SA: Now I want to ask you some scale and innovation questions.
If there was one thing that I disagreed with in this report, it was the idea that a lack of innovation in our industry is rational. I think it's completely irrational. Because it's like, "Guys, the status quo is not working!" We all know it. I understand that at an ecosystem level, it appears rational to avoid change to maintain or preserve resources, but at a newsroom level, it isn't. And on the product side, a lot of the innovations have come from very resource-constrained organizations.
EHS: Yes.
SA: So, how do you want funders to think about trying to make innovation go further or spur more of it? How do you want them to do that?
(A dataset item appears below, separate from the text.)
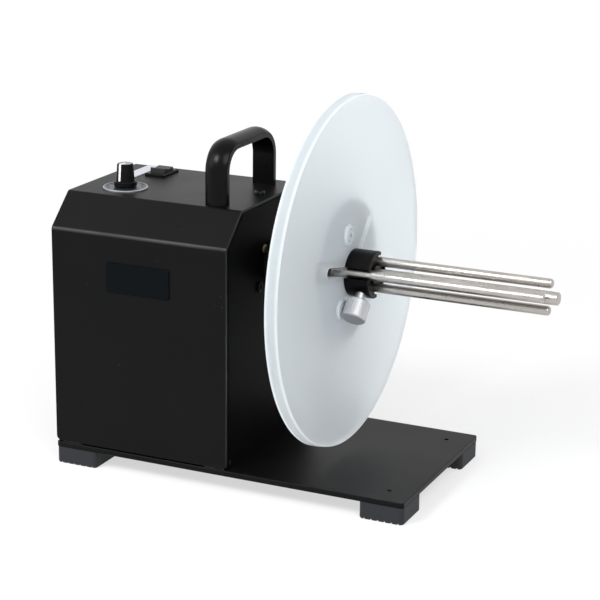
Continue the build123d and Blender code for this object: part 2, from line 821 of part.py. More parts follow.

EHS: I think you're right. Necessity is the mother of invention, right? Oftentimes it is those small newsrooms, when there's entrepreneurial leaders and people who have a strong impulse to try to figure something out despite the lack of resources, that are a huge source of innovation. And the flip side is definitely true. The more complacent an incumbent you are, and the more successful and stable you are, those incentives toward innovation often go away. I think you can see that same thing at the system level. Stability might not breed innovation at the system level either. If you end up being driven by funder incentives like stability, you might also end up with not enough innovation in enough places that it really makes a difference.
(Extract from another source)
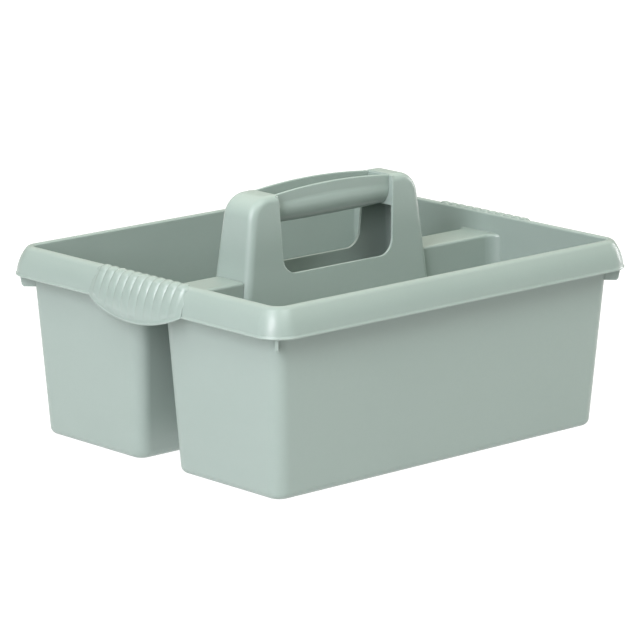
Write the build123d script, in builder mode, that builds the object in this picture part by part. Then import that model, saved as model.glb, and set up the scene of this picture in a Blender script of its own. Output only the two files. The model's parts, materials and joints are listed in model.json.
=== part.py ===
from build123d import *
import os

# ---------------------------------------------------------------------------
# Two-bin cleaning caddy, millimetres.  X runs along the long side, Y across
# the two bins, Z up.  The origin is the centre of the footprint on the floor.
# ---------------------------------------------------------------------------

# overall
RIM_LEN = 400.0          # over the bead of the rim, long side
RIM_WID = 332.0          # over the bead of the rim, short side
RIM_TOP = 157.8          # crest of the rim
BEAD_LOW = 134.0         # underside of the bead
BEAD_R = 24.0            # plan radius of the bead at a corner
WALL = 2.0               # moulded wall

# bins: half sizes of the outer wall at the floor and at the crest
FLOOR_X, FLOOR_Y = 177.3, 143.4
CREST_X, CREST_Y = 186.3, 152.4
BIN_R, BIN_R_TOP = 13.0, 10.0   # plan radius of a bin's outer corner, floor and crest
FLOOR_FILLET = 6.0
FLOOR_T = 2.3

# corner gussets under the rim
GUS_Z = 123.3            # lower edge
GUS_T = 2.6

# channel between the bins, open below and at both ends
CH_LOW = 21.8            # half width at the floor
CH_TOP = 12.9            # half width under the divider web
CH_Z = 138.7             # underside of the divider web
CH_MOUTH_R = 12.0
DIV_LOW = 24.0           # half width of the divider, bin side, at the floor
DIV_TOP = 16.4           # the same at the top of the divider
DIV_Z = 141.4            # top of the divider
DIV_EDGE = 2.4

# handle saddle
SAD_Z0 = 96.2            # lower edge of the skirts
SAD_Z1 = 208.0           # top of the towers
SAD_X = 99.6             # half length of the towers at the divider top
SAD_X_SLOPE = 0.130
SAD_Y = 21.4             # half width of the towers at the divider top
SAD_Y_SLOPE = 0.052
SHOULDER_R = 20.4
TOWER_R = 6.9
WIN_Z = 142.4            # sill of the hand window
WIN_LOW, WIN_TOP = 60.1, 63.8
WIN_R = 14.2
END_X = 62.85            # inner end walls that carry the grip
END_Z = 182.2

# catches between the divider and the saddle skirts
CATCH_X = 75.0
CATCH_W = 14.0
CATCH_Z0, CATCH_Z1 = 102.0, 109.0

# grip
GRIP_R = 14.5            # round underside, at the middle of the grip
GRIP_R_END = 13.6        # the same at its ends
GRIP_Y = 13.1            # half width over the upright walls
GRIP_ZC = 195.4
GRIP_Z_END = 207.4
GRIP_Z_MID = 211.1
TONGUE_Y, TONGUE_Z = 11.9, 202.2
TONGUE_T, TONGUE_H = 2.0, 6.0

# end grips
PAD_RIBS = 11
PAD_PITCH = 9.43
PAD_BOW = 2.3            # how far the middle stands out beyond the ends
PAD_HALF = 56.0          # half width where the outline meets the bead
PAD_LOW = 121.2          # lowest point of the outline
PAD_Z = 134.8            # outline height at its ends
PAD_RISE = 1.3
PAD_BACK = 1.8

os.makedirs("parts", exist_ok=True)


def lerp(a, b, t):
    return a + (b - a) * t


def wall_x(z):
    return lerp(FLOOR_X, CREST_X, z / RIM_TOP)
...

To me, it goes back to how can funders align their incentives with the community of readers out there? How can funders look for and encourage the kinds of innovation about what our communities need from us in terms of information and services? I think funders can absolutely ally themselves on that end.
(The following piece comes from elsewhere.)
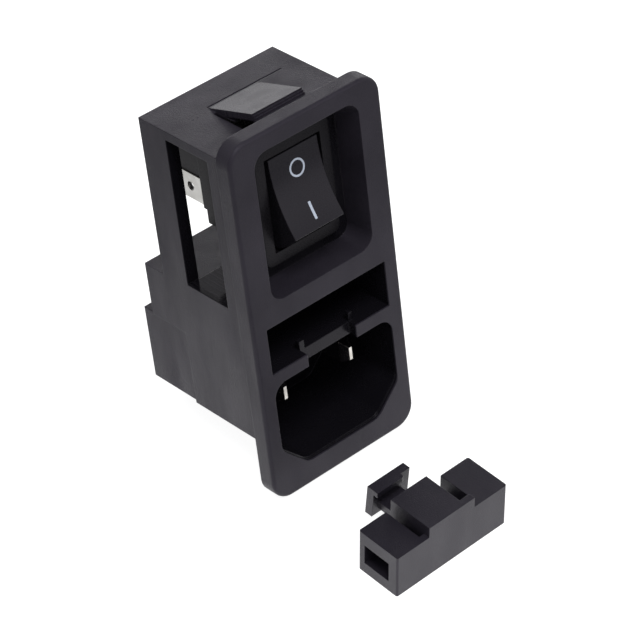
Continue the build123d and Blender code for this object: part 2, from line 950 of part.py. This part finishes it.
NODES = {
    "housing": housing.part,
    "fuse_cover": fuse_cover.part,
    "inlet_cover": inlet_cover.part,
    "pin_live": pin_live.part,
    "pin_neutral": pin_neutral.part,
    "fuse_contact_in": fuse_contact_in.part,
    "fuse_contact_out": fuse_contact_out.part,
    "switch_body": switch_body.part,
    "rocker": rocker_level.part.moved(rest_tilt),
    "plungers": plungers_level.part.moved(rest_tilt),
    "plunger_springs": springs_level.part.moved(rest_tilt),
    "lever_left": lever(-1).moved(lever_rest),
    "lever_right": lever(1).moved(lever_rest),
    "moving_contact_left": moving_contact(-1).moved(lever_rest),
    "moving_contact_right": moving_contact(1).moved(lever_rest),
    "fixed_contacts": fixed_contacts.part,
    "feed_terminal_left": feed_terminal(-1),
    "feed_terminal_right": feed_terminal(1),
    "load_terminal_left": load_terminal(-1),
    "load_terminal_right": load_terminal(1),
    "fuse_drawer": drawer_upright.part.moved(drawer_place),
}

panel_datum = Location((0, -bezel_thickness, 0))
for name, part in NODES.items():
    placed = part.moved(panel_datum)
    placed.label = name
    export_step(placed, os.path.join("parts", name + ".step"))
    print(name, "solids", len(placed.solids()), "volume", round(placed.volume, 2))
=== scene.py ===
"""Power entry module with its fuse drawer in front: finishes, marks, table, light and camera."""
import json
import math

import bmesh
import bpy
from mathutils import Matrix, Vector


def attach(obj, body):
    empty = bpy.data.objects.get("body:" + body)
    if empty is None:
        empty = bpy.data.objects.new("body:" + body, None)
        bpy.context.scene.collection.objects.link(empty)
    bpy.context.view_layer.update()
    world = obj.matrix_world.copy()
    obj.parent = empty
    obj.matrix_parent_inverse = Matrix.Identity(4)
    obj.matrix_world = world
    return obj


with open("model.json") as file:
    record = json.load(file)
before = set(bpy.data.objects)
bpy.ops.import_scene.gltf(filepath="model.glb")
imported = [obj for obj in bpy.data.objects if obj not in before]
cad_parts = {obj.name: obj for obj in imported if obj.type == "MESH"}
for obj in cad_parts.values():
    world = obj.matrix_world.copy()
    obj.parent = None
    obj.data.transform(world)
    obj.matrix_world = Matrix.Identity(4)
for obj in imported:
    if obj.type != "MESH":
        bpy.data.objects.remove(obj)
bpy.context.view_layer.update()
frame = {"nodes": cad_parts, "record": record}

MM = 0.001
WHITE = (1.0, 1.0, 1.0, 1.0)


# Materials
# Noise scales, in features per metre
MOTTLE, FLOW_MARKS, DRAG_LINES = 90.0, 260.0, 4200.0
DRAWN_LINES, DULL_PATCHES, INK_WEAR = 9000.0, 500.0, 5000.0
# A noise's scale along x, y and z: where it is under 1, the marks are drawn out
UP_THE_SIDES = (1.0, 1.0, 0.22)
ALONG_THE_DRAW = (1.0, 0.02, 1.0)
ALONG_THE_BLADE = (1.0, 0.06, 1.0)
EVEN = (1.0, 1.0, 1.0)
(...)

SA: OK, now a question that kept coming up for me as I was reading. What do you mean by efficient scale?
EHS: I think about it in a wonky, business operations kind of way. Scale in that sense can just mean, like, more than one. Scale, for scale's sake, is not the solution, but scale, meaning “more than one,” has to be the solution. We’re past the time when one-off solutions make sense at the system level.
How can we find those things that really, truly, should not be done locally so that as many of those local resources, given how constrained they are, can be fed back into the newsroom?
There are no easy answers. Consolidation works in some places and horribly in others. A lot of the interesting applications in the grant pool were around how do you achieve consolidation-like efficiencies without having to merge entities? Collaboratives that share an operations function, a business management function, or an accounting function, for example.
There's so much experimentation around what local scale looks like, and I think it is where local funders can have the most leverage.
SA: One last question. You wrote this report for one funder and knew they would use it when thinking through their funding strategy. Then you decided to publish it so it could be available to the whole field. What do you want people who are in the field generally, people like me, to do with this information?
EHS: My hope is that newsroom leaders, practitioners, JSO leaders can, first of all, find themselves in this report. Or not, and reach out and tell me how they don't. This is such difficult work on the practitioner side. It’s chronically resource-constrained. So I want people to be able to understand that some of the challenges that we're facing are not personal, you know? They don't have to necessarily do with, “Well, you haven't innovated your way there yet.” Some of these challenges are shared problems that we're all facing.
Then we can start to have conversations with each other differently about how we can collaborate. How to solve these problems where it's not just one by one.
My last slide for the Media Impact Funders webinar to the funders said, “The field has done its part, and now it's your turn.”
SA: Oh. Wow.
EHS: And I so want that to be true. But I know that the field is going to have to continue to lead. And to the extent that, you know, we all have a shared understanding of the problems, and understand the ways in which some of the challenges we're facing individually are systemic problems, then I think we can have more sophisticated conversations with funders, and really hold their feet to the fire to do better.